07/30/2008 05:12 am ET Updated May 25, 2011

Why Did Tom Friedman Misrepresent Al Gore's Challenge?

"The phrase clean coal is a contradiction in terms. There's no such thing as clean coal now."
Al Gore, Meet the Press, July 20, 2008

In his New York Times column this past Sunday, Tom Friedman rewrote and distorted Al Gore's new energy challenge, which called for an energy policy based on 100 percent renewable sources, by including the role of coal.

Coal? Isn't coal a nonrenewable fossil fuel?

Friedman slyly wrote:

"Mr. Gore proposed dramatically improving our national electricity grid and energy efficiency, while investing massively in clean solar, wind, geothermal and carbon-sequestered coal technologies that we know can work but just need to scale."

Carbon-sequestered coal technologies that we know can work? Does Friedman know any scientist or coal lobbyist that can confirm that we will successfully perfect "carbon-sequestered coal technologies" in the next 10 years?

Not Al Gore. On Meet the Press last Sunday, Gore spelled it out clearly:

"We're building up CO2 so rapidly that we're seeing the consequences scientists have long predicted. And the only way to take responsible action is to get at the heart of the problem, which is the burning of fossil fuels. And the quickest and easiest way to back out the coal, which is the worst of the problem...

"The phrase clean coal is a contradiction in terms. There's no such thing as clean coal now."

In his speech last week, A Generational Challenge to Repower America, this is what Gore actually posited:

"What if we could use fuels that are not expensive, don't cause pollution and are abundantly available right here at home?

We have such fuels. Scientists have confirmed that enough solar energy falls on the surface of the earth every 40 minutes to meet 100 percent of the entire world's energy needs for a full year. Tapping just a small portion of this solar energy could provide all of the electricity America uses.

And enough wind power blows through the Midwest corridor every day to also meet 100 percent of US electricity demand. Geothermal energy, similarly, is capable of providing enormous supplies of electricity for America.

The quickest, cheapest and best way to start using all this renewable energy is in the production of electricity. In fact, we can start right now using solar power, wind power and geothermal power to make electricity for our homes and businesses...

Today I challenge our nation to commit to producing 100 percent of our electricity from renewable energy and truly clean carbon-free sources within 10 years."

Key words: 100 percent renewable energy, solar power, wind power and geothermal power.

More so, Gore called for retraining coal miners for clean energy jobs, not re-employing them to strip mine or return underground to dig coal.

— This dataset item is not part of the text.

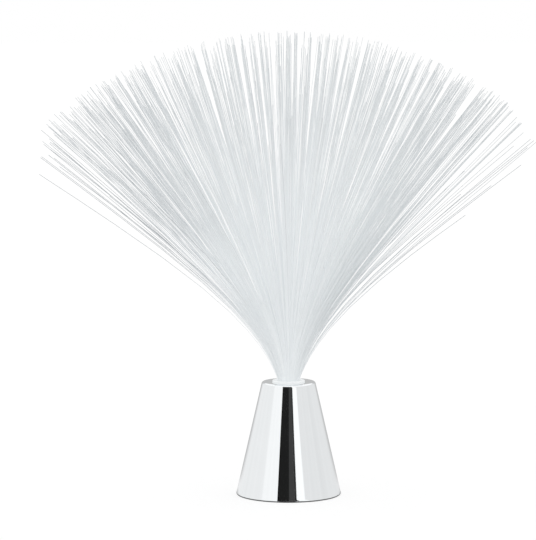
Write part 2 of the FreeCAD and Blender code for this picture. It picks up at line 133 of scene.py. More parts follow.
TRIM_STEP = 2.0
DOME_SEED = 20
SPOT_SCATTER = 0.02
CLUMPS = 230
CLUMP_REACH = 1.02
CLUMP_SCATTER = (0.03, 9.0)           # in share and in turn
CLUMP_PULL = (0.5, 1.0)
CLUMP_LATENESS = 1.5                  # the higher, the nearer the tip a clump draws together
LOOSE_CHANCE = 0.1
LOOSE_SCATTER = 0.05
EDGE_REACH = 0.8                      # share from which a fibre may tilt out of the dome
EDGE_CHANCE = (0.25, 0.11)            # in the middle, and how much less at the right
EDGE_TILT = (4.0, 12.0)               # mean and most
EDGE_GAIN = 2.5                       # how much longer fibres are at the dome's edge
SHORTFALL = (3.5, 16.0)               # how far a cut tip falls short: mean and most
SHORTFALL_PER_TILT = 0.5
DROOP_MOST = 4.0
LOCK_SEED = 9
LOCK_LEAN = 60.0
LOCK_STEP = (0.5, 2.0)                # from one lock of fibres to the next, seen from the front
LOCK_HOLD = (0.5, 1.1)
LOCK_PULL = (0.1, 0.6)
CLOSE_LEANS = (-43.0, -18.0)          # where the locks hang closer together
CLOSE_HOLD = 0.3
COMB_ROUNDS = 3
COMB_GAIN = 0.85
COMB_LATENESS = (1.8, 4.0)
PARTINGS = (                          # lean seen from the front, and half width
    (-47.0, 0.30), (-43.5, 0.35), (-40.0, 0.15), (-36.5, 0.10), (-32.2, 0.22), (-28.4, 0.22),
    (-25.0, 0.08), (-22.5, 0.25), (-18.6, 0.15), (-15.2, 0.50), (-11.5, 0.20), (-8.5, 0.40),
    (-5.2, 0.20), (-2.6, 0.30), (-0.6, 0.25), (1.8, 0.35), (4.3, 0.50), (7.0, 0.20), (9.3, 0.40),
    (12.4, 0.20), (15.0, 0.15), (18.2, 0.30), (21.2, 0.35), (24.5, 0.25), (27.6, 0.20),
    (32.2, 0.60), (35.6, 0.20), (38.5, 0.35), (42.0, 0.50), (46.0, 0.50))
GRAIN_SEED = 5

# Finishes
PLASTIC_IOR = 1.49
FIBRE_PAINTED_GLOW = 0.189                    # painted glow, standing in for light that the crowd passes on to a fibre
COLLAR_PAINTED_GLOW = 0.14                    # painted glow that lifts the collar out of the dome's shade, standing in for light from the bundle
GRAIN_RANGE = (0.3, 0.7)

# Table, in metres: the lamp's rim covers the edge of an opening, through which the underside shows
FLOOR_R = 7.0
FLOOR_HOLE_R = 0.0362
FLOOR_SIDES = 96
FLOOR_COLOUR = 0.30
FLOOR_GLOW = 0.72
FLOOR_LIT = (0.045, 0.10)             # where shiny parts see the lit part of the table end
FLOOR_SHADE = (0.0395, 0.0435)        # where the shade painted round the lamp's rim, seen by shiny parts, ends
# how dark the painted shade at the rim is
FLOOR_PAINTED_SHADE_TONE = 0.25
FLOOR_FRONT = ((-13.5, -12.0), (8.5, 9.5))   # azimuths where the dark reflection painted in front starts and ends
# how far the painted dark reflection in front dims it
FLOOR_PAINTED_FRONT_DIM = 0.9

# Studio: how bright shiny parts see it. Azimuth is measured from straight in front, right positive.
# A band is its start, its end, how soft both are, and how far its end moves out per degree lower.
RADIAN = 57.29578
WALL_LEFT = 0.90
WALL_RIGHT = 0.83
WALL_TURN = 30.0                      # azimuth to either side at which one of the two is reached
WALL_BEHIND = 0.55
BEHIND_START = (135.0, 158.0)
WALL_UNEVEN = 0.10
UNEVEN_PER_DEGREE = 0.11
CEILING = 1.06
CEILING_START = (24.0, 28.0)          # height above level
LEFT_SCREEN = (-62.0, -20.0, 4.0)
LEFT_SCREEN_GAIN = 0.105
RIGHT_SCREEN = (14.0, 31.0, 0.7, 1.85)
RIGHT_SCREEN_GAIN = 0.25
CORNER = (80.0, 92.0, 5.0)
CORNER_DIM = 0.03
OPENING = (-25.2, 15.5, 0.5, 1.2)
OPENING_TOP = (22.6, 23.2)            # height above level
LEFT_GLOOM = (-23.0, 1.0, 0.8)
LEFT_GLOOM_TONE = 0.014
RIGHT_GLOOM = (1.0, 12.8, 1.0, 1.2)
RIGHT_GLOOM_TONE = 0.05
FLANK_HEIGHT = 17.4                   # height above level that the cone's top mirrors


# ---------------------------------------------------------------- finishes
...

Appearing at the Netroots Nation gathering this past weekend, Gore also noted the devastating impact of strip mining coal even before it arrives at a futuristic coal-fired plant. He responded to a question on mountaintop removal coal mining in more detail:

"Mountaintop mining is an atrocity. It's part and parcel of the energy system that's causing global warming and the same moral blindness.

We should guarantee a good job for every miner affected by the transition.

Using coal to make liquid fuel is "insane." If you only care about independence, you could do it at great cost. But we've got to walk and chew gum at the same time -- energy independence and climate change. Not just domestic fuel, but renewable energy."

No one is arguing if Friedman has to the right to support the delusional slogan of "Clean Coal," which debuted as a marketing tactic as early as 1907 in Chicago. That's his corporate business, and he seems happy to play the green PR man for dirty coal .

Yet, according to a MIT report, The Future of Coal, which concluded that the first commercial CCS (carbon capture and storage) plant won't be on stream until 2030 at the earliest.

In fact, virtually every scientist sees 2030 as a remote possibility at best. And the human and environmental toll of coal mining in the process remains exorbitant.

But for Friedman to distort Gore's new challenge is out of line, if Gore, in fact, believes in a new challenge based on 100 percent renewable energy.

Makes you wonder: Does Tom Friedman owe Al Gore an apology?